Kenth coached University to back-to-back Southern Championship titles in 2014 and 2015 before joining one-time City great Peter Savill on the sidelines this year.
The Zebras assistant coach stood in a caretaker role when the Launceston-based Savill resigned mid-year.
But Heap will formalise Kenth’s top position as City’s first-ever manager in an ambitious coaching restructure.
Under the new president’s 100-day plan, the club will next hire NPL coaches to work under the manager.
“We’re going to now have a broader approach to coaching,” Heap told The Examiner.
“We’ll have a manager, not a coach. In this semi-professional sport in Australia, there is a group of coaches and that is how it will be.
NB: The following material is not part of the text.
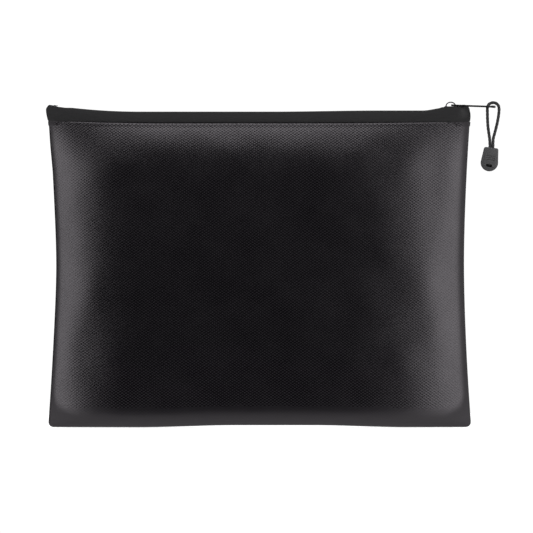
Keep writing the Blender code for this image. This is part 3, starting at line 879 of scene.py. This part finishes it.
def arc(centre, radius, start, end, steps):
    turns = [math.radians(start + (end - start) * k / steps) for k in range(steps + 1)]
    return [(centre[0] + radius * math.cos(a), centre[1] + radius * math.sin(a)) for a in turns]


def slider_outline(wide, narrow, length):
    """A slider plate seen from above: wide at the open end, narrow at the closed chain."""
    right = [(length / 2 - 0.9, wide - 0.35), (length / 2 - 2.4, wide), (length / 2 - 4.2, wide)]
    left = [(-length / 2 + 3.6, narrow), (-length / 2 + 1.0, narrow - 0.1), (-length / 2, narrow - 1.2)]
    half = [(length / 2, wide - 1.6), *right, *left]
    smooth_half = catmull(half, 0.35)
    other = [(x, -y) for x, y in smooth_half[::-1]]
    return [tuple(p) for p in smooth_half] + other


def make_slider():
    metal = LOOKS["slider_metal"]

    def flat(name, outline, low, high):
        place = Matrix.Translation((SLIDER_X * MM, 0, (low + high) / 2 * MM))
        return plate(name, [outline], high - low, 0.25, metal, place)

    body = flat("slider_shell", slider_outline(SLIDER_HALF, 3.3, SLIDER_LENGTH), *SLIDER_PLATE)
    lid = flat("slider_lid", slider_outline(4.3, 3.3, SLIDER_LENGTH), *SLIDER_LID)
    right = SLIDER_X + SLIDER_LENGTH / 2
    parts = [lid, block("post", (right - 4, -0.4, 250.8), (right - 1, 0.4, 255.0), 0.1, metal)]
    for side in (FRONT, BACK):
        y = sorted((side * 3.3, side * SLIDER_HALF))
        low, high = (SLIDER_X - 4.6, y[0], 250.6), (SLIDER_X + 4.6, y[1], 253.0)
        parts.append(block("flange", low, high, 0.15, metal))
    for end in (LEFT, RIGHT):
        x = BAIL_X + end * (BAIL_HALF_SPAN - 0.45)
        parts.append(block("lug", (x - 0.75, -1.25, 255.3), (x + 0.75, 1.25, 256.15), 0.2, metal))
    body = combine(body, parts, "UNION")
    place_on(body, "slider", "slider_metal", "slider_body")

    outline, inner = [], []
    for k in range(25):
        turn = math.pi * k / 24
        outline.append((BAIL_HALF_SPAN * math.cos(turn), BAIL_RISE * math.sin(turn)))
        short, low = BAIL_HALF_SPAN - BAIL_STRAP, BAIL_RISE - BAIL_STRAP
        inner.append((short * math.cos(turn), low * math.sin(turn)))
    upright = Matrix.Rotation(math.radians(90), 4, "X")
    place = Matrix.Translation((BAIL_X * MM, 0, BAIL_FOOT * MM)) @ upright
    bail = plate("bail_strap", [outline + inner[::-1]], 1.8, 0.3, metal, place)
    place_on(bail, "slider", "slider_metal", "slider_bail")


def make_tab():
    metal = LOOKS["slider_metal"]
    place = (
        Matrix.Translation((BAIL_X * MM, 0, TAB_AXIS_Z * MM))
        @ Matrix.Rotation(math.radians(TAB_DROOP), 4, "Y")
        @ Matrix.Translation((TAB_EYE_REACH * MM, 0, 0))
        @ Matrix.Rotation(math.radians(TAB_YAW), 4, "Z")
    )
    half, end_half, channel_half = TAB_HALF_WIDTH, TAB_END_HALF_WIDTH, TAB_CHANNEL
    end_centre = (TAB_END_AT - end_half, 0)
    neck, shank_end = 4.4, end_centre[0] - 8
    outline = arc((0, 0), TAB_EYE_RADIUS + 1.1, 50, 310, 28) + [(neck, -half), (shank_end, -half)]
    outline += arc(end_centre, end_half, -90, 90, 20) + [(shank_end, half), (neck, half)]
    eye = arc((0, 0), TAB_EYE_RADIUS, 0, 345, 23)
    hole = arc((TAB_HOLE_AT, 0), TAB_EYE_RADIUS, 0, 345, 23)
    tab = plate("tab_plate", [outline, eye, hole], TAB_THICKNESS, 0.25, metal, place)
    low, high = 6.0, end_centre[0] - 8.5
    channel = [
        (low, -channel_half), (high, -channel_half), (high, channel_half), (low, channel_half)
    ]
    for side in (1, -1):
        sunk = place @ Matrix.Translation((0, 0, side * 0.6 * MM))
        tab = combine(tab, [plate("channel", [channel], 0.5, 0.12, metal, sunk)], "DIFFERENCE")
    rim = arc(end_centre, end_half, -70, 70, 16) + arc(end_centre, end_half - 1.3, 62, -62, 16)
    tab = combine(tab, [plate("rim", [rim], 1.9, 0.3, metal, place)], "UNION")
    place_on(tab, "tab", "slider_metal", "pull_tab")


def grip_outline(inset=0.0, cut=0.0):
    """The grip's face in its own frame, mouth at z = 0; cut takes off its lower end."""
    centre = -(GRIP_LENGTH - GRIP_RADIUS)
    top, radius = GRIP_TOP_HALF - inset, GRIP_RADIUS - inset
    shoulder = arc((top - GRIP_CORNER, -GRIP_CORNER - inset), GRIP_CORNER, 90, 10, 6)
    if cut:
        foot = arc((radius - 1.7, cut - GRIP_LENGTH + 1.5), 1.5, 0, -90, 6)
        points = shoulder + foot
        return points + [(-x, z) for x, z in reversed(points)]
    points = shoulder + arc((0, centre), radius, 0, -180, 32)
    return points + [(-x, z) for x, z in reversed(shoulder)]


def make_grip_half(side, to_world):
    plastic = LOOKS["grip_plastic"]
    upright = Matrix.Rotation(math.radians(90), 4, "X")

    def at(y):
        return to_world @ Matrix.Translation((0, side * y * MM, 0)) @ upright

    def cut(x_half, y_range, z_range, bevel=0.0):
        y = sorted(side * v for v in y_range)
        low, high = (-x_half, y[0], z_range[0]), (x_half, y[1], z_range[1])
        return block("cut", low, high, bevel, plastic, to_world)

    name = SIDE_NAMES[side]
    middle = at(GRIP_GAP + GRIP_SHELL / 2)
    shell = plate("grip_" + name, [grip_outline()], GRIP_SHELL, 1.0, plastic, middle)
    pad = plate("pad", [grip_outline(1.5, 3.6)], GRIP_PAD, 0.22, plastic, at(2.0))
    shell = combine(shell, [pad], "UNION")
    cord_room = cut(4.0, (-1, 1.9), (-16.2, -3.4))
    mouth = cut(2.85, (-1, 1.55), (-4, 1))
    window = [cut(2.35, (0, 4), (-15.6, -13.4))] if side == FRONT else []
    grooves = [cut(3.9, (2.05, 4), (z - 0.38, z + 0.38), 0.1) for z in GRIP_GROOVES]
    shell = combine(shell, [cord_room, mouth, *window, *grooves], "DIFFERENCE")
    place_on(shell, "grip", "grip_plastic", "cord_grip_" + name)
    return shell


def make_knot(to_world):
    turns = np.linspace(0, 2 * math.pi * 2.25, 90)
    strand = np.stack([
        (1.55 + 0.35 * np.cos(turns * 1.5)) * np.cos(turns),
        0.42 * np.sin(turns * 1.5),
        -12.7 + 1.5 * np.sin(turns) + 0.25 * np.sin(turns * 3),
    ], axis=1)
    knot = join_parts("knot_strands", [tube_part(strand, 0.75, 14)], LOOKS["cord"], 80)
    knot.data.transform(to_world)
    place_on(knot, "grip", "cord", "cord_knot")
    return knot


def make_grip():
    tilt = Matrix.Rotation(math.radians(GRIP_TILT), 4, "Y")
    to_world = Matrix.Translation([v * MM for v in GRIP_MOUTH]) @ tilt
    return [*(make_grip_half(side, to_world) for side in SIDE_NAMES), make_knot(to_world)]


make_slider()
make_tab()
on_cord = make_grip()


# ---------------------------------------------------------------- floor, light and world


def make_stage():
    bm = bmesh.new()
    bmesh.ops.create_grid(bm, x_segments=8, y_segments=8, size=1.0)
    mesh = bpy.data.meshes.new("floor")
    bm.to_mesh(mesh)
    bm.free()
    glow = {"Emission_Color": (1, 1, 1), "Emission_Strength": FLOOR_GLOW}
    look = Look("floor", (0.9, 0.9, 0.9), 0.9, **glow)
    floor = add_object("floor", mesh, look.material)
    floor.location = (0, FLOOR_BACK - 0.5 * FLOOR_DEPTH, FLOOR_LEVEL)
    floor.scale = (FLOOR_HALF_WIDTH, 0.5 * FLOOR_DEPTH, 1)


def make_world():
    """Almost dark for the bag, so that only the softboxes light it, and white for the camera."""
    world = bpy.data.worlds.new("studio")
    bpy.context.scene.world = world
    world.use_nodes = True
    tree = world.node_tree
    background = tree.nodes["Background"]
    background.inputs["Color"].default_value = (SKY, SKY, SKY, 1)
    white = tree.nodes.new("ShaderNodeBackground")
    white.inputs["Color"].default_value = (1, 1, 1, 1)
    white.inputs["Strength"].default_value = BACKDROP
    path = tree.nodes.new("ShaderNodeLightPath")
    mix = tree.nodes.new("ShaderNodeMixShader")
    tree.links.new(path.outputs["Is Camera Ray"], mix.inputs[0])
    tree.links.new(background.outputs[0], mix.inputs[1])
    tree.links.new(white.outputs[0], mix.inputs[2])
    tree.links.new(mix.outputs[0], tree.nodes["World Output"].inputs["Surface"])
    bpy.context.scene.view_settings.view_transform = "Standard"


def softbox(name, place, size, power):
    data = bpy.data.lights.new(name, "AREA")
    data.shape = "RECTANGLE"
    data.size, data.size_y = size
    data.energy = power
    obj = bpy.data.objects.new(name, data)
    obj.location = place
    direction = Vector(LIGHT_TARGET) - Vector(place)
    obj.rotation_euler = direction.to_track_quat("-Z", "Y").to_euler()
    obj.visible_camera = False
    bpy.context.scene.collection.objects.link(obj)


make_stage()
make_world()
softbox("left_box", (-0.85, -0.98, 0.25), (0.42, 1.0), 4.9)
softbox("right_box", (0.74, -1.07, 0.25), (0.46, 1.0), 5.9)
softbox("edge_box", (1.3, 0.05, 0.25), (0.3, 1.0), 7)
softbox("top_box", (0.03, -0.92, 0.91), (1.2, 0.36), 6.3)
softbox("back_box", (-0.3, 0.95, 0.95), (1.2, 0.4), 9)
“We’ll have three or even four coaches for the first team, plus the manager.”
City had first appointed Heap mid-season as the club’s director of football.
He revealed coach Ben Brookfield was told he would not be in charge of City soon after his appointment.
“I had told Ben, ‘you’re not coaching NPL next year’ and he was obviously pretty disappointed,” Heap said.
“There was no point mucking around – I just told him.
“I said ‘we want you – you’re a great trainer of the boys, but not the manager.”
He said Brookfield will be “always welcome at the club”.
Heap, 59, who played at City from 1976 to 1982 before injuries cruelled his playing days, wants to consolidate on Tasmanians to save the attrition rate of fly-in players.
“We’ll go local first, then we’ll start feeling out. If we go interstate for players, I’m not that happy,” Heap said.
“So we’ve got 12 under-21s and six of them can play NPL, and we’ve got another six boys who are okay and we want to bring another four, maybe five or six, as many as we can into the side.”